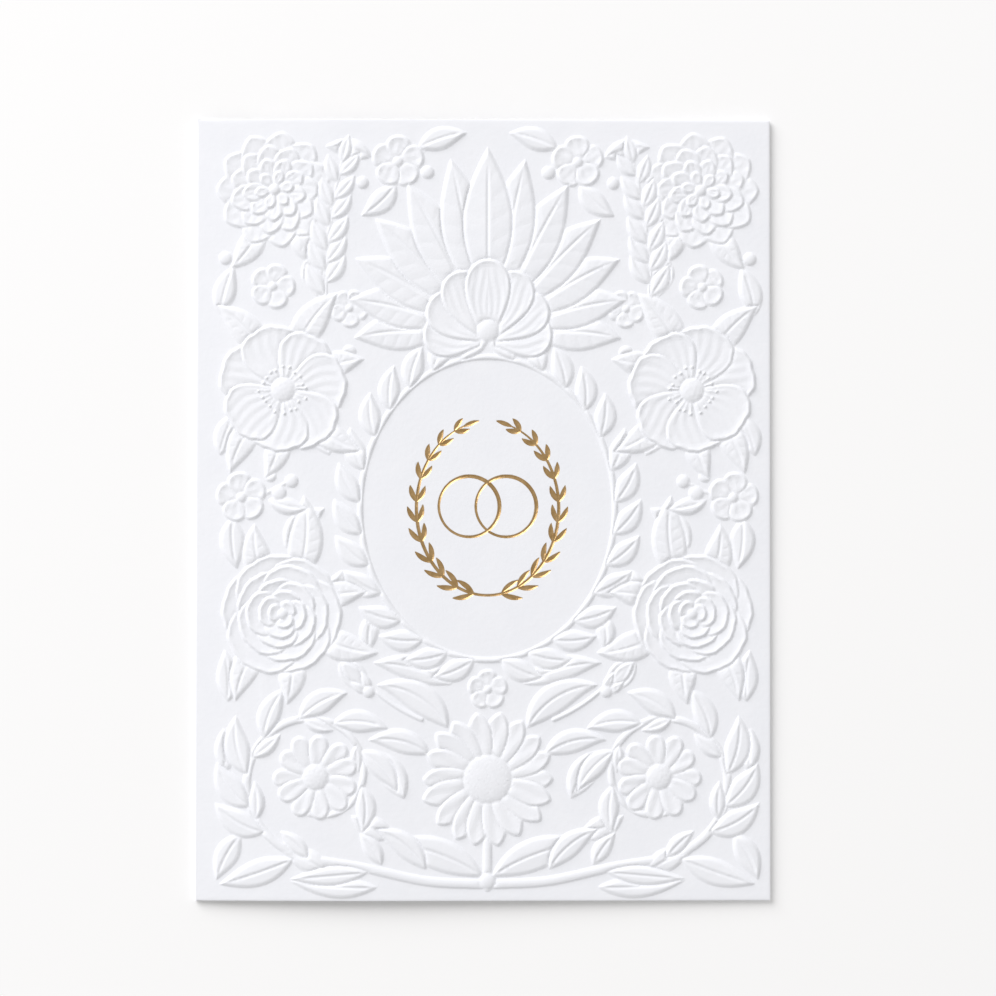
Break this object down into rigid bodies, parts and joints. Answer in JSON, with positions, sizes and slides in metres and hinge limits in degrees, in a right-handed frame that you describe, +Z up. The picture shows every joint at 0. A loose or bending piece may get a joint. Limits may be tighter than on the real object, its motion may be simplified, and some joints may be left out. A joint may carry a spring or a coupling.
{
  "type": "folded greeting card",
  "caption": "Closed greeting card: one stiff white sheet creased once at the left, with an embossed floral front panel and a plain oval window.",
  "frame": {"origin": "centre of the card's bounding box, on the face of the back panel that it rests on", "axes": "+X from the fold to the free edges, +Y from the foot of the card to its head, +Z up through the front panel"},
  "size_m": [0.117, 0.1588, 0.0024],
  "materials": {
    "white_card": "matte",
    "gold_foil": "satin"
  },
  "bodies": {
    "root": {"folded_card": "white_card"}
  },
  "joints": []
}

◆ ◆ ◆ ◆

What is needed: From the preceding material, extract every line exactly.

Answer for this exercise:
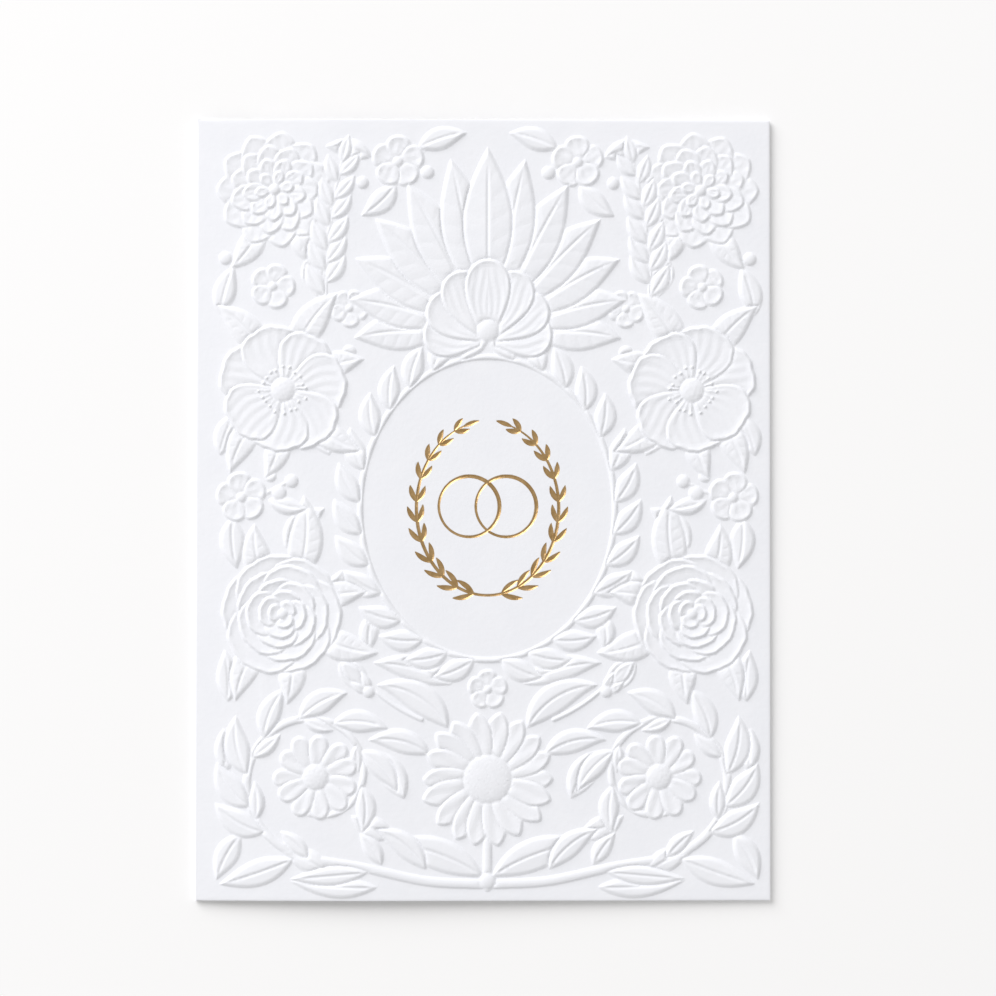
Break this object down into rigid bodies, parts and joints. Answer in JSON, with positions, sizes and slides in metres and hinge limits in degrees, in a right-handed frame that you describe, +Z up. The picture shows every joint at 0. A loose or bending piece may get a joint. Limits may be tighter than on the real object, its motion may be simplified, and some joints may be left out. A joint may carry a spring or a coupling.
{
  "type": "folded greeting card",
  "caption": "Closed greeting card: one stiff white sheet creased once at the left, with an embossed floral front panel and a plain oval window.",
  "frame": {"origin": "centre of the card's bounding box, on the face of the back panel that it rests on", "axes": "+X from the fold to the free edges, +Y from the foot of the card to its head, +Z up through the front panel"},
  "size_m": [0.117, 0.1588, 0.0024],
  "materials": {
    "white_card": "matte",
    "gold_foil": "satin"
  },
  "bodies": {
    "root": {"folded_card": "white_card"}
  },
  "joints": []
}